他的演技天衣无缝,苏曼一点破绽都没看出来。
苏曼也想相信萧北声这段时间对她的付出不掺杂其他目的。
但是,这样的萧北声,要她如何相信?
两周后。
医院的产检科,一道曼妙的身影,从里面疾步走出来。
宽大的墨镜,遮住了半张巴掌小脸,宽大风衣外套罩在身上,看不出原本的身形。苏曼快步从妇产科大楼离开,行色匆匆,钻进了一辆汽车里。
全程悄无声息,分外低调。
车门关上,驾驶座上的乔时晏问:“产检结果还好吗?”
“今天来得迟,化验科的医生下班了,得隔天才能来拿结果。”
苏曼的脸上隐约显出担忧。
她不能频繁出入医院,担心会引起萧北声的怀疑。
乔时晏说:“没关系,我来帮你拿,你在家歇着就好。”
“学长……谢谢你。不管是这段时间你帮我打掩护,还是帮我隐瞒这件事,都,谢谢你。”
乔时晏笑了笑,从后视镜里,苏曼看到他的笑容温润尔雅:
“我们是朋友,不是吗?”
苏曼默然。
是吗?
朋友不会平白无故为她做这么多。
她欠乔时晏太多人情了。
乔时晏没继续这个话题,而是从包里取出一份文件递给了苏曼,“离婚的文件起草好了,你真的决定好了吗?”
苏曼接过文件,“为了孩子,这婚也必须得离,如果现在不是我主动出击,以后就是我被人踹走。”
乔时晏眼里流露出心疼:“我说的不是这个。我是说……你真的决定好,用这样的方式,跟北声离婚?”
“嗯。”
“这样一来,你就会成为全城的笑柄……北声尚且还有控制舆论的余地,到时候你怎么办?”

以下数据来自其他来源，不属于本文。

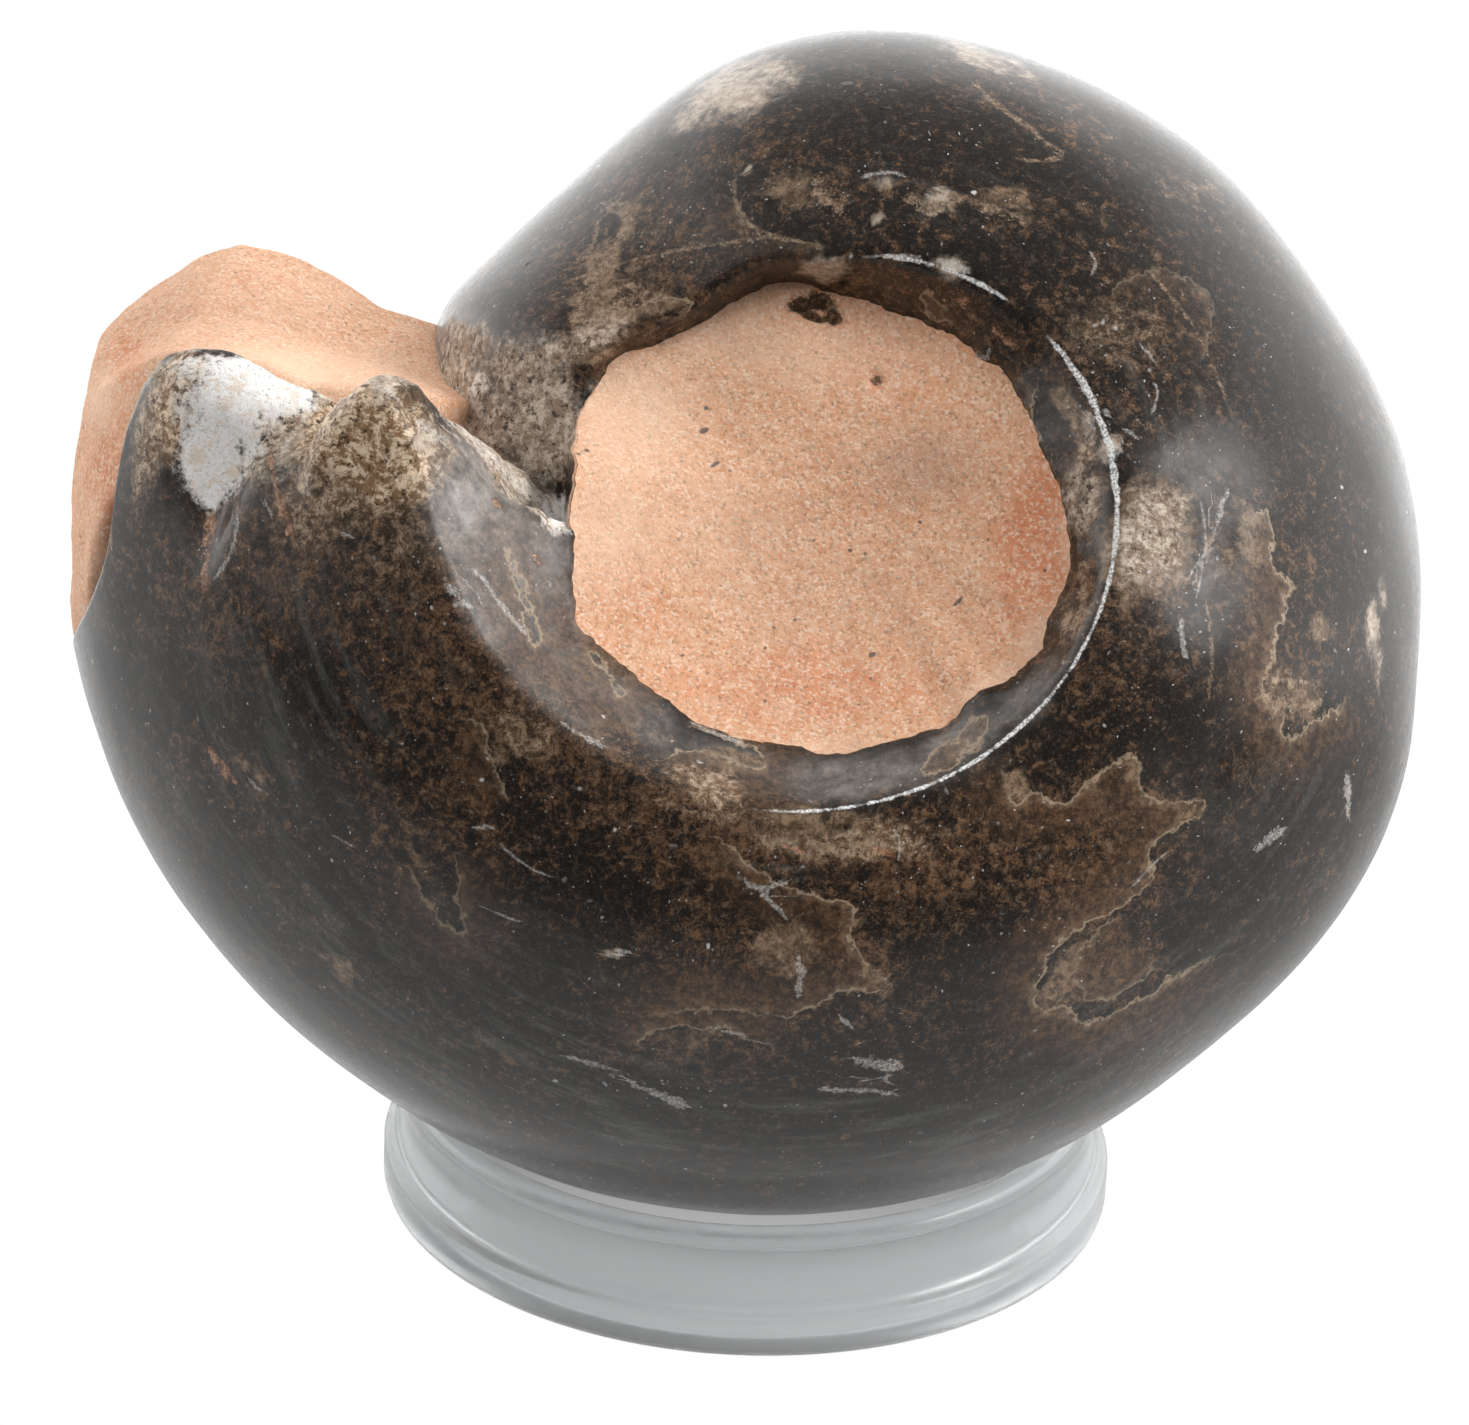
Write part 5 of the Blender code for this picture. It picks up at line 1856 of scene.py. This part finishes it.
@dataclass
class ChamberSandstone(Stone):
    """The sandstone left in the broken last chamber, pressed outwards from its middle against its limits."""

    top: Table = ((27, 24.0), (30.5, 23.0), (33, 24.2), (36, 24.2), (39.7, 22.8), (41.5, 20.5), (42.7, 18.2),
                  (44, 15.9), (45.3, 13.2), (46.5, 10))
    fall: Table = ((-24, 40), (-20, 15), (-16, 14), (-9, 9), (-5, 3), (-2, 0), (2, 0), (20, 5),
                   (27, 13), (31, 20))
    last_turn: float = 350
    heart: tuple[float, float, float] = (4.0, 36.0, 3.0)
    start: Table = ((-20, 2), (-12, -6), (-6, -16), (27, -16))
    inner: Table = ((-20, 26), (-12, 22), (16, 21), (24, 25.5))
    recess: float = 0.35
    columns: int = 260
    rows: int = 180
    reach: float = 40.0
    steps: int = 160
    halvings: int = 12
    wear: int = 5
    skin: Table = ((0.25, 5.0, 3.0), (0.10, 1.6, 6.0), (0.04, 0.6, 8.0))
    red: tuple[Spot, ...] = spots((110, 480, 30, 90, 0, 0.6), (230, 290, 90, 40, -10, 0.35),
                                  (130, 360, 20, 30, 0, 0.6))
    cream: tuple[Spot, ...] = spots((290, 370, 110, 24, 0, 0.75), (250, 300, 90, 40, 0, 0.25),
                                    (100, 400, 16, 30, 0, 0.7), (95, 540, 10, 50, 0, 0.5),
                                    (420, 375, 50, 24, 0, 0.3))

    def inside(self, turn: Array, radius: Array, depth: Array) -> Array:
        """Whether places round the coil lie in the chamber's sandstone.

        Args:
            turn: Degrees round the coil.
            radius: Mm from its axis.
            depth: Mm from its middle plane.

        Returns:
            True where they do.
        """
        grown = np.minimum(turn + 360, self.last_turn)
        widest = self.law.half_width_share * self.law.venter_radius(grown) - self.recess
        edge = self.law.flank_arc(grown, np.full(turn.shape, self.law.flank_angle))[..., 0]
        wall = np.maximum(0.0, edge - radius)
        share = np.clip(depth / widest, -1, 1)
        place = np.degrees(np.arcsin(share * math.sin(math.radians(self.law.flank_angle))))
        outer = self.law.flank_arc(grown, place)[..., 0] - self.recess
        tables = (radius, self.top), (depth, self.fall), (depth, self.start), (depth, self.inner)
        top, fall, first, inner = (np.interp(at, column(table, 0), column(table, 1)) for at, table in tables)
        return ((np.abs(depth) < widest - wall) & (turn >= first) & (radius >= inner) & (radius <= outer)
                & (turn < top - fall))

    def local(self, turn: float, radius: float, depth: float) -> Array:
        """A place round the coil as a point on the coil's own axes, in mm."""
        angle = math.radians(turn)
        return np.array([-radius * math.cos(angle), depth, radius * math.sin(angle)])

    def inside_at(self, points: Array) -> Array:
        """Whether points on the coil's own axes lie in the sandstone."""
        turn = np.degrees(np.arctan2(points[:, 2], -points[:, 0]))
        return self.inside(turn, np.hypot(points[:, 0], points[:, 2]), points[:, 1])

    def press(self, directions: Array) -> Array:
        """How far the sandstone reaches from its middle.

        Args:
            directions: Unit directions on the coil's own axes.

        Returns:
            The reach along each, in mm.
        """
        heart = self.local(*self.heart)
        step = self.reach / self.steps
        distance = np.zeros(len(directions))
        going = np.ones(len(directions), bool)
        for _ in range(self.steps):
            ahead = heart + directions * (distance + step)[:, None]
            going &= self.inside_at(ahead)
            distance += step * going
        low, high = distance, distance + step
        for _ in range(self.halvings):
            middle = (low + high) / 2
            held = self.inside_at(heart + directions * middle[:, None])
            low, high = np.where(held, middle, low), np.where(held, high, middle)
        return low

    def build(self) -> bpy.types.Object:
        """Returns:
            The sandstone.
        """
        piece = sphere_piece("chamber_stone", self.columns, self.rows, self.material)
        directions = read_points(piece.data) * MM
        directions /= np.linalg.norm(directions, axis=1)[:, None]
        local = self.local(*self.heart) + directions * self.press(directions)[:, None]
        turn = np.degrees(np.arctan2(local[:, 2], -local[:, 0]))
        write_points(piece.data, self.standing.world(turn, np.hypot(local[:, 0], local[:, 2]), local[:, 1]))
        worn = piece.modifiers.new("worn", "SMOOTH")
        worn.factor = 0.5
        worn.iterations = self.wear
        bpy.ops.object.modifier_apply(modifier="worn")
        self.weather(piece)
        finish_piece(piece, "chamber_sandstone")
        return piece

    def weather(self, piece: bpy.types.Object) -> None:
        """Roughens the sandstone and stores its patches.

        Args:
            piece: The sandstone.
        """
        mesh = piece.data
        points, normals, pixels = self.surface(piece)
        write_points(mesh, points + normals * self.roughened(points, self.skin)[:, None])
        store(mesh, "red", patches(pixels, self.red))
        store(mesh, "cream", patches(pixels, self.cream))
        store(mesh, "grey", 0.10 + 0.25 * rise(rough(points, 6.0, 21.0), 0.1, 0.6))
        for name in ("pit", "marks"):
            store(mesh, name, np.zeros(len(points)))


@dataclass
class RingStand:
    """The clear ring that the fossil leans back in, spun from its profile."""

    material: bpy.types.Material
    profile: Table = ((20.3, 7.8), (20.9, 7.6), (21.2, 7.25), (21.3, 6.9), (21.15, 6.65), (21.0, 6.5),
                      (21.15, 5.2),
                      (21.35, 3.6), (21.5, 3.0), (21.85, 2.72), (22.12, 2.6), (22.25, 2.35), (22.25, 0.45),
                      (22.15, 0.12), (21.9, 0.0), (18.9, 0.0), (18.6, 0.12), (18.5, 0.4), (18.5, 6.1),
                      (18.6, 6.4),
                      (18.9, 6.7), (19.8, 7.55), (20.05, 7.74))
    steps: int = 192

    def build(self) -> bpy.types.Object:
        """Returns:
            The ring.
        """
        centre = Standing().ring_centre()
        bpy.ops.object.select_all(action="DESELECT")
        bpy.ops.mesh.primitive_circle_add(vertices=len(self.profile), radius=1.0, fill_type="NOTHING")
        piece = bpy.context.active_object
        piece.name = "clear_ring"
        piece.data.name = "clear_ring"
        for vertex, (radius, height) in zip(piece.data.vertices, self.profile):
            vertex.co = (Vector((centre[0] + radius, centre[1], centre[2] + height))) * MM
        bpy.ops.object.mode_set(mode="EDIT")
        bpy.ops.mesh.select_all(action="SELECT")
        bpy.ops.mesh.spin(steps=self.steps, angle=2 * math.pi, center=Vector(centre) * MM, axis=(0, 0, 1))
        bpy.ops.mesh.select_all(action="SELECT")
        bpy.ops.mesh.remove_doubles(threshold=0.01 * MM)
        bpy.ops.mesh.normals_make_consistent(inside=False)
        bpy.ops.object.mode_set(mode="OBJECT")
        piece.data.materials.append(self.material)
        finish_piece(piece, "ring_stand")
        return piece


@dataclass
class Studio:
    """A white floor that darkens towards the viewer, a bright surround behind, and a soft key at the right."""

    floor_size: float = 6.0
    floor_height: float = -0.00005
    white: Colour = (1.0, 1.0, 1.0)
    aim: tuple[float, float, float] = (0.0, 0.0, 0.04)
    behind: float = 1.9
    viewer_side: float = 0.13
    overhead: float = 0.22
    camera_white: float = 1.05
    seen_through: float = 0.72
    near_floor: float = 0.80
    under_ring: float = 0.24
    under_front: float = 0.66
    key_power: float = 3.2
    key_size: float = 0.34
    key_place: tuple[float, float, float] = (0.66, -0.10, 0.44)
    window_power: float = 0.55
    window_size: float = 0.26
    window_place: tuple[float, float, float] = (0.60, -0.16, 0.50)
    fill_power: float = 2.7
    fill_size: float = 0.8
    fill_place: tuple[float, float, float] = (0.10, -0.35, 0.85)

    def shown(self, graph: Graph, level: Value) -> Value:
        """The strength of the studio's light, with plain white where the camera looks straight at it.

        Args:
            graph: The floor's or the surround's graph.
            level: The strength that lights the object.

        Returns:
            The strength for every kind of ray.
        """
        path = graph.node("ShaderNodeLightPath")
        seen = Value(graph, path.outputs["Is Camera Ray"])
        through = Value(graph, path.outputs["Is Transmission Ray"])
        return (seen * self.camera_white).larger(level.larger(through * self.seen_through) * (1.0 - seen))

    def floor(self) -> None:
        """Lays the floor: plain white where the camera sees it, shaded in the ring, and darker in front."""
        bpy.ops.object.select_all(action="DESELECT")
        bpy.ops.mesh.primitive_plane_add(size=self.floor_size, location=(0, 0, self.floor_height))
        plane = bpy.context.active_object
        plane.name = "pale_floor"
        made = bpy.data.materials.new("pale_floor")
        made.use_nodes = True
        graph = Graph(made.node_tree)
        graph.tree.nodes.clear()
        place = graph.place()
        _, along, _ = graph.parts("ShaderNodeSeparateXYZ", place)
        level = along.step(-0.15, -0.045).spread(0, 1, self.viewer_side, self.near_floor)
        level = level + along.step(0.02, 0.16) * (self.behind - self.near_floor)
        centre = Vector(Standing().ring_centre()) * MM
        away = graph.value("ShaderNodeVectorMath", {0: place, 1: centre}, "Value", operation="DISTANCE")
        # Painted shadow: inside the ring the floor glows dimmer, dimmest at the back.
        inner = along.spread(0.004, -0.019, self.under_ring, self.under_front)
        outside = away.step(0.0205, 0.0225)
        shade = outside + (1.0 - outside) * inner
        strength = self.shown(graph, level) * shade
        glow = graph.value("ShaderNodeEmission", {"Color": self.white, "Strength": strength})
        graph.node("ShaderNodeOutputMaterial", {"Surface": glow})
        plane.data.materials.append(made)

    def world(self) -> None:
        """Makes the surround: bright behind and at the sides, and dim on the viewer's side."""
        world = bpy.data.worlds.new("soft_surround")
        world.use_nodes = True
        bpy.context.scene.world = world
        graph = Graph(world.node_tree)
        background = world.node_tree.nodes["Background"]
        direction = graph.value("ShaderNodeTexCoord", output="Generated")
        _, along, up = graph.parts("ShaderNodeSeparateXYZ", direction)
        level = along.step(-0.90, 0.25).spread(0, 1, self.viewer_side, self.behind)
        level = level * up.step(0.45, 0.95).spread(0, 1, 1.0, self.overhead)
        self.shown(graph, level).feed(background.inputs["Strength"])
        background.inputs["Color"].default_value = (*self.white, 1.0)

    def lamp(self, name: str, power: float, size: float, place: tuple[float, float, float]) -> bpy.types.Object:
        """Hangs a soft square lamp aimed at the object.

        Args:
            name: The lamp's name.
            power: Its power in watts.
            size: Its side in metres.
            place: Where it hangs, in metres.

        Returns:
            The lamp.
        """
        data = bpy.data.lights.new(name, "AREA")
        data.energy = power
        data.size = size
        lamp = bpy.data.objects.new(name, data)
        bpy.context.scene.collection.objects.link(lamp)
        lamp.location = place
        lamp.rotation_euler = (Vector(self.aim) - Vector(place)).to_track_quat("-Z", "Y").to_euler()
        return lamp

    def build(self) -> None:
        """Sets the stage."""
        self.floor()
        self.world()
        self.lamp("soft_key", self.key_power, self.key_size, self.key_place).visible_glossy = False
        self.lamp("soft_window", self.window_power, self.window_size, self.window_place)
        self.lamp("soft_fill", self.fill_power, self.fill_size, self.fill_place).visible_glossy = False
        bpy.context.scene.view_settings.view_transform = "Standard"
        log.info("studio: floor, surround, key, window and fill")


def main() -> None:
    """Builds the camera, the studio and every piece, in order."""
    logging.basicConfig(level=logging.INFO, format="%(name)s: %(message)s")
    PhotoView().place_camera()
    Studio().build()
    calcite = PolishedCalcite().build()
    sandstone = OrangeSandstone().build()
    AmmoniteCoil(calcite).build()
    for side in Side:
        SandstonePlug(sandstone, side=side).build()
    ChamberSandstone(sandstone).build()
    RingStand(ClearAcrylic().build()).build()


if __name__ == "__main__":
    main()
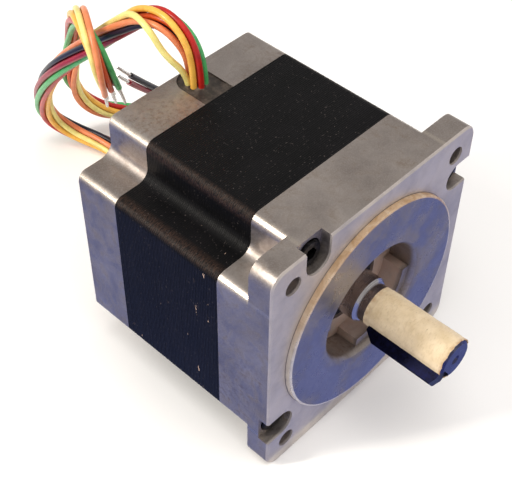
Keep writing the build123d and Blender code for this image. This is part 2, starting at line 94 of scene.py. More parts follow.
class Paint:
    """A node material under construction, with short calls for the nodes that the materials share."""

    def __init__(self, name, roughness=0.5, metallic=0.0):
        self.material = bpy.data.materials.new(name)
        self.material.use_nodes = True
        self.tree = self.material.node_tree
        self.shader = self.tree.nodes["Principled BSDF"]
        self.shader.inputs["Roughness"].default_value = roughness
        self.shader.inputs["Metallic"].default_value = metallic
        self.where = self.tree.nodes.new("ShaderNodeTexCoord").outputs["Object"]

    def put(self, socket, value):
        """Sets a socket to a value, or links an output to it."""
        if isinstance(value, bpy.types.NodeSocket):
            self.tree.links.new(value, socket)
        elif value is not None:
            socket.default_value = value

    def set(self, name, value):
        """Sets or links one of the shader's own sockets."""
        self.put(self.shader.inputs[name], value)

    def math(self, operation, first, second=None):
        node = self.tree.nodes.new("ShaderNodeMath")
        node.operation = operation
        for socket, value in zip(node.inputs, (first, second)):
            self.put(socket, value)
        return node.outputs[0]

    def plus(self, first, second):
        return self.math("ADD", first, second)

    def minus(self, first, second):
        return self.math("SUBTRACT", first, second)

    def times(self, first, second):
        return self.math("MULTIPLY", first, second)

    def larger(self, first, second):
        return self.math("MAXIMUM", first, second)

    def smaller(self, first, second):
        return self.math("MINIMUM", first, second)

    def below(self, value, limit):
        """1 where the value is below the limit, else 0."""
        return self.math("LESS_THAN", value, limit)

    def above(self, value, limit):
        """1 where the value is above the limit, else 0."""
        return self.math("GREATER_THAN", value, limit)

    def distance(self, across, along):
        """Length of the flat vector with these two parts."""
        return self.math("SQRT", self.plus(self.times(across, across), self.times(along, along)))

    def scaled(self, factors, turn=(0, 0, 0)):
        """Coordinates stretched by a factor along each axis."""
        node = self.tree.nodes.new("ShaderNodeMapping")
        self.put(node.inputs["Vector"], self.where)
        node.inputs["Scale"].default_value = factors
        node.inputs["Rotation"].default_value = turn
        return node.outputs[0]

    def split(self):
        """The x, y and z of the place on the object."""
        node = self.tree.nodes.new("ShaderNodeSeparateXYZ")
        self.put(node.inputs[0], self.where)
        return node.outputs

    def cross_section(self, x, z):
        """The larger and the smaller distance from the shaft, side to side or up and down."""
        wide = self.math("ABSOLUTE", x)
        tall = self.math("ABSOLUTE", z)
        return self.larger(wide, tall), self.smaller(wide, tall)

    def noise(self, scale, detail=4.0, roughness=0.55, source=None, distortion=0.0):
        node = self.tree.nodes.new("ShaderNodeTexNoise")
        self.put(node.inputs["Vector"], source or self.where)
        node.inputs["Scale"].default_value = scale
        node.inputs["Detail"].default_value = detail
        node.inputs["Roughness"].default_value = roughness
        node.inputs["Distortion"].default_value = distortion
        return node.outputs["Fac"]

    def cells(self, scale):
        node = self.tree.nodes.new("ShaderNodeTexVoronoi")
        self.put(node.inputs["Vector"], self.where)
        node.inputs["Scale"].default_value = scale
        return node.outputs["Distance"]

    def span(self, value, low, high, start=0.0, end=1.0):
        """The value, held between low and high and stretched to run from start to end."""
        node = self.tree.nodes.new("ShaderNodeMapRange")
        node.clamp = True
        for socket, given in zip(node.inputs, (value, low, high, start, end)):
            self.put(socket, given)
        return node.outputs[0]

    def blend(self, factor, first, second):
        """A colour that goes from the first to the second as the factor goes from 0 to 1."""
        node = self.tree.nodes.new("ShaderNodeMix")
        node.data_type = "RGBA"
        colour_a, colour_b = 6, 7
        self.put(node.inputs[0], factor)
        self.put(node.inputs[colour_a], first)
        self.put(node.inputs[colour_b], second)
        return node.outputs[2]

    def bump(self, height, distance, strength=1.0):
        node = self.tree.nodes.new("ShaderNodeBump")
        node.inputs["Strength"].default_value = strength
        node.inputs["Distance"].default_value = distance
        self.put(node.inputs["Height"], height)
        return node.outputs[0]


# Limits that part one finish from the next, in metres from the shaft's axis or along it.
# A pair is where a finish begins and where it is complete.
PILOT_FACE = -0.0014
PILOT_RIM_INNER, PILOT_RIM_OUTER = 0.0358, 0.0367
PILOT_RIM_REAR = -0.0001
FLANGE_SKIN = 0.0007
RECESS_MOUTH = (0.0245, 0.02)
RECESS_RADIUS = 0.0195
RECESS_START = (0.0002, 0.0022)
FRONT_BELL_END = 0.02
BELL_RIDGE_INNER = (0.0276, 0.0284)
BELL_RIDGE_OUTER = (0.0296, 0.029)
BELL_SIDE = (0.041, 0.0416)
STACK_RIDGE = (0.0274, 0.0286)
STACK_SIDE = (0.0385, 0.0405)
STACK_TOP = 0.03
WRAP_FRONT = (-0.0302, -0.0312)
WRAP_REAR = (-0.0048, -0.0036)
SHAFT_FRONT = -0.0309
POTTING_RESIDUE = (0.0042, 0.003)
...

“兵来将挡水来土掩,海城容不下我,我可以跑到外地去避一避风头。”
乔时晏问:“万一,我是说,万一北声还是不肯放手让你离开呢?”
“不会的,我有最后的王牌,他就是不想放手,也会有人拦着他。”苏曼眼神幽深空远。
受她的坚定所鼓舞,乔时晏心气一振:“不管如何,我都会帮你。”
苏曼摸了摸自己的小腹。
她最后的王牌……
-
深秋之夜,一场邮轮晚宴正在歌舞升平
这是一场由地产界巨鳄牵头组织的酒会,邀请了行业相关的众多人士前往。